Yeah, luckily enough South of the Border was still open so I just rode every single day here - getting my speed up, getting my fitness up, and hopefully getting ready for Loretta's. But now Loretta's is on so I've just been getting ready.
Did you take some time off when racing was postponed?
Yeah, I didn't end up goin' to Freestone but once I got back from Daytona, the next day I was back on the bike riding so I didn't miss any time at all.
What's the program at South of the Border been like for you?
It's really good. I've got a lot of fast people here that are competitive in the A class that I ride with; they push me a lot. There are good trainers down here, too - Matt Bisceglia and Brandon Scharer help me out a lot. Just riding in this heat helps a lot, too. The track is always really rough and the ruts are super deep. We get a lot of rain so the track gets super, super rough and it helps a lot.
How long have you been riding there now?
I first came down here in January and I've been here ever since pretty much. The biggest thing that helped me coming down here was my fitness, doing motos in the hot weather. I mean, I had good speed but my fitness is really something that I upgraded a lot coming here.
How was your last race in the B class at Mini Os last season?
Mini Os wasn't the greatest. After Loretta's, I didn't really ride much. I didn't have a lot of money to race there so I had to get a job and I ended up working all week and goin' to Mini Os and just seeing how I did. But I got a couple of top tens, so it wasn't bad.
Is that what inspired you to make the switch to South of the Border and start focusing more on your training this year?
Yeah, pretty much. I had to move up to A class and I knew I had to get to training and get my fitness and my speed up. It definitely helped to come down here and get ready for this year.
What's the transition to the A class been like for you so far?
It's been really good. I was racing a lot of kids at Daytona that are my age, but I've been racing a lot of Arenacross races where there are guys that are way older than me and have been in the class for way longer. That definitely helps racin' guys that are way faster that I can learn off of.
How'd Daytona go for you at the beginning of the season? How did it feel to get 3rd in 250 A there?
I mean, that felt awesome! That 3rd place was great, I had a good start and I was up front riding with those guys. I knew I had the speed and I just got my fitness up for that race. It was awesome to rebound at the start of the season after not the greatest year in the B class. It was good.
Have you been seeing that hard work pay off and reflect in your results?
Oh yeah, for sure. Definitely a lot more fit than past years. I've been putting in a lot more work than I have in the past years, too. There's a little bit more motivation in the A class, I'm just kind of on my own a little bit, tryin' to make something happen this year.
Have you been able to get any drops in since the quarantine hit back in March?
Yeah, the past couple weekends I've been racing some local series in the A class, just making some money and gettin' some gate drops in to get ready for Regionals and stuff.
What're your thoughts on Supercross coming back in Salt Lake City and the way they're making that happen?
Yeah, those races have been crazy.
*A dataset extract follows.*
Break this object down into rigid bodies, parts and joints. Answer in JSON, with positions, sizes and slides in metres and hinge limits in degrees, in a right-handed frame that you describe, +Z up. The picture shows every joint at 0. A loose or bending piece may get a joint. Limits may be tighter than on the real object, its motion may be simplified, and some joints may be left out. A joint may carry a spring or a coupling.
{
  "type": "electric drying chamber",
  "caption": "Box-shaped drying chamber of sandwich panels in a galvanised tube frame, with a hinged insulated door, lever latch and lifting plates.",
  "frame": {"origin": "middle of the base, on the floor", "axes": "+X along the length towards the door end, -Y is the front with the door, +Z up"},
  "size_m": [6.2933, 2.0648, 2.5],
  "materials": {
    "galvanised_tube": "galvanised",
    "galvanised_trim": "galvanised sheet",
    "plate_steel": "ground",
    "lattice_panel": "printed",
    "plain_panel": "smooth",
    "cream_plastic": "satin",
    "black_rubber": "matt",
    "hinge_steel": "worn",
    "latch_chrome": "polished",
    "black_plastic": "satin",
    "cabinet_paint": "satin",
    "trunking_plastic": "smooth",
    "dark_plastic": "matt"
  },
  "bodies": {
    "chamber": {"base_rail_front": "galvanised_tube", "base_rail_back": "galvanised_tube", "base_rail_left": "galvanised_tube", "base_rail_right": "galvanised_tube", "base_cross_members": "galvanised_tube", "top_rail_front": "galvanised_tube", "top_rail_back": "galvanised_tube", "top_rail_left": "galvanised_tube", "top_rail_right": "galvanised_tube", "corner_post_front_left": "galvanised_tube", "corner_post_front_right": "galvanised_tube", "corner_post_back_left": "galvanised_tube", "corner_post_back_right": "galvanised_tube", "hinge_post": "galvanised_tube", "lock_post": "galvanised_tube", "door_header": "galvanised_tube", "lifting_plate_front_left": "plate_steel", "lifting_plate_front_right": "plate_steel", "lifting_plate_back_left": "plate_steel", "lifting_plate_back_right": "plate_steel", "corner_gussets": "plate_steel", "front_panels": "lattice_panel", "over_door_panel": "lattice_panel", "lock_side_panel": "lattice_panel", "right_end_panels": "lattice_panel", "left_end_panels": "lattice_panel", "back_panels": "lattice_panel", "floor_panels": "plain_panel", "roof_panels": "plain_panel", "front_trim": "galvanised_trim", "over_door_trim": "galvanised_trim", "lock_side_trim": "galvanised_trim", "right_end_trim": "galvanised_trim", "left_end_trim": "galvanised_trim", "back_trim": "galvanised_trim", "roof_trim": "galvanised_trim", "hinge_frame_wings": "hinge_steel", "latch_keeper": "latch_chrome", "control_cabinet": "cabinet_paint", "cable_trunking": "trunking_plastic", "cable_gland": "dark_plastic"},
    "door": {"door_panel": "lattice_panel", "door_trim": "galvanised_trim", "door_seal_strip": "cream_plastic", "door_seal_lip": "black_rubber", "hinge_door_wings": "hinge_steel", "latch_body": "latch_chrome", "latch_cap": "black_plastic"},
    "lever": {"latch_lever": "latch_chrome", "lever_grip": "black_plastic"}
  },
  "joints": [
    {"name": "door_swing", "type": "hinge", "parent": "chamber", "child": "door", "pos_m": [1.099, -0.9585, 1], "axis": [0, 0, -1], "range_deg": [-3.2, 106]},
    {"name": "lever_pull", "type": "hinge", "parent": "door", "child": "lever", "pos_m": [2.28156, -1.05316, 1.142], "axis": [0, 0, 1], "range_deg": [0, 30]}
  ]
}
It's kinda cool that they got Supercross back goin' again just to give us something to watch. It's been cool seeing that stuff. The race this past Sunday was good between Tomac and Webb.
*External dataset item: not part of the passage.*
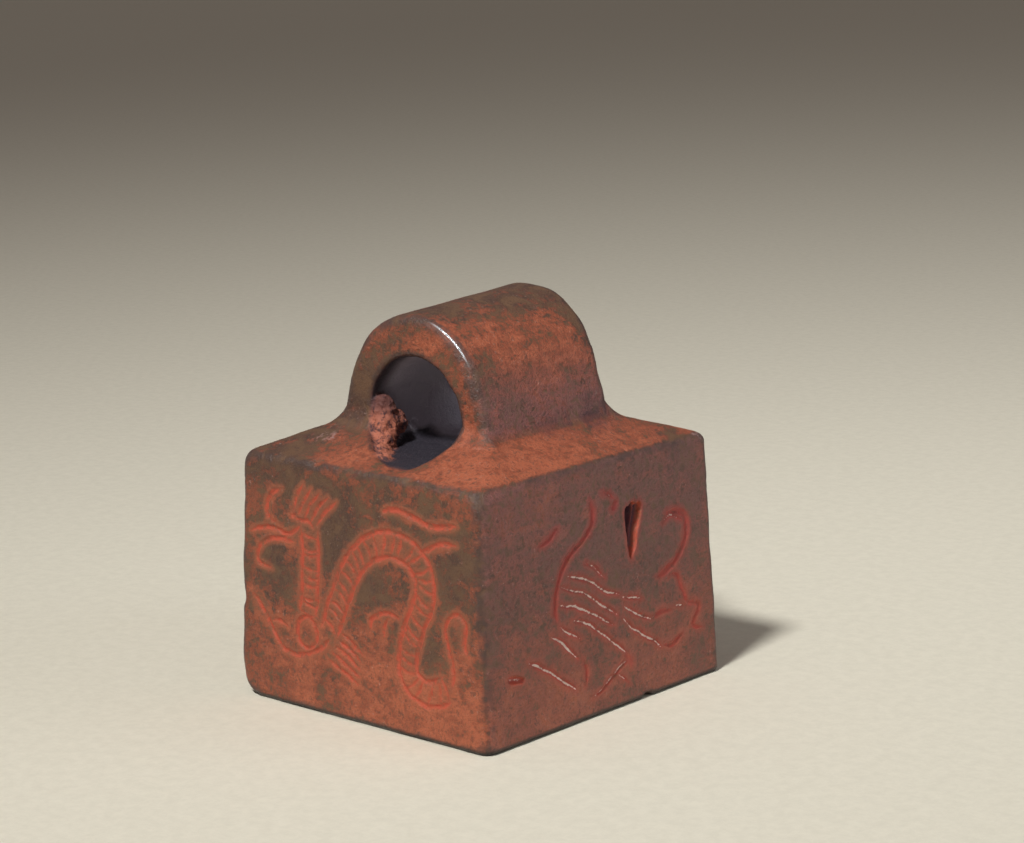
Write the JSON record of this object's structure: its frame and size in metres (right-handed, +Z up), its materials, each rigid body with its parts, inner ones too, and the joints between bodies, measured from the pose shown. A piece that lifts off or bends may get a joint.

What do you think about the Super Regional format and what're your plans for that?
I mean, it's pretty crazy that you just sign up and go to the Regional. I'm going to Pleasure Valley this weekend. I'm signed up for 250 Pro Sport, Open Pro Sport, and Collegeboy. But my main classes are 250 Pro Sport and Open Pro Sport.
Did you see that Jason Lawrence is registered to race the 250 Pro Sport class at your Regional? That's pretty cool.
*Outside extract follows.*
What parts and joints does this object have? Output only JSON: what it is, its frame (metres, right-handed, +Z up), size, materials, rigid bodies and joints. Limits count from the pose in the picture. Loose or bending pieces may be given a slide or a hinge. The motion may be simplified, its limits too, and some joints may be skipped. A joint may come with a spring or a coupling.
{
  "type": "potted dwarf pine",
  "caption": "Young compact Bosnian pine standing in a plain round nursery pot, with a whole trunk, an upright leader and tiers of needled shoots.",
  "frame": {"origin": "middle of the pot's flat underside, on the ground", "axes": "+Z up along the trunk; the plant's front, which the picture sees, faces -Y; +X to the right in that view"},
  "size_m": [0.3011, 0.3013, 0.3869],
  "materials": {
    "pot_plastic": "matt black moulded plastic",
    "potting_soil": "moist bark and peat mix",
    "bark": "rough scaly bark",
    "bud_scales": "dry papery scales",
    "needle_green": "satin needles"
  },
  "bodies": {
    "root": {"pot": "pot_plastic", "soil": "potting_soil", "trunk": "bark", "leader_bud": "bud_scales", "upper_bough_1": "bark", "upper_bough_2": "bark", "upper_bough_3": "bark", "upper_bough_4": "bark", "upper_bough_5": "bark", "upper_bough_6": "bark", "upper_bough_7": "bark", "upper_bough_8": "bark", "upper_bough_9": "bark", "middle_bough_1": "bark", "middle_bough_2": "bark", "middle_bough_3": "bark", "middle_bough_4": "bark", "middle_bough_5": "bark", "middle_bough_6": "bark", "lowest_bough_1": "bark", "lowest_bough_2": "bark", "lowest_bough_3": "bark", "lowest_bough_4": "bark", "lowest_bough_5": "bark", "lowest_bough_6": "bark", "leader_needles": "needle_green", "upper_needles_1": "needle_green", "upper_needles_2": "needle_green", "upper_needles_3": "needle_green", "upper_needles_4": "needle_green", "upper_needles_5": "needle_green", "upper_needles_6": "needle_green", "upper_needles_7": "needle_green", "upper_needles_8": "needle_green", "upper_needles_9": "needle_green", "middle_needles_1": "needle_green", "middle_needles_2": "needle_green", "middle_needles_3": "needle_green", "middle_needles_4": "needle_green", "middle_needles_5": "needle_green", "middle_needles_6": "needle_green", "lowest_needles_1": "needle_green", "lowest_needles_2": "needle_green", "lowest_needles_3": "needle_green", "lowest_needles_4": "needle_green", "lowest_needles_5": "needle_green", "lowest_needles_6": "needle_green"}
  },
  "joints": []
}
Yeah, I've actually been talkin' to him. We're friends on Instagram and he was texting me saying that he's going to be signing up this year and racing Loretta's, but yeah...that's pretty crazy that he's comin' back and racing.
What’re your goals and plans heading into Loretta’s this season?
I'm setting my goal for a top ten. Not high expectations for this year, but I want to get some top tens and get some good moto finishes and see how my speed is compared to everybody else.
Do you know what classes you’ll be racing heading into 2021?
I definitely want to try some Pro Nationals after Loretta's but I think my plan is to race A class again next year and get my Supercross card and all that stuff.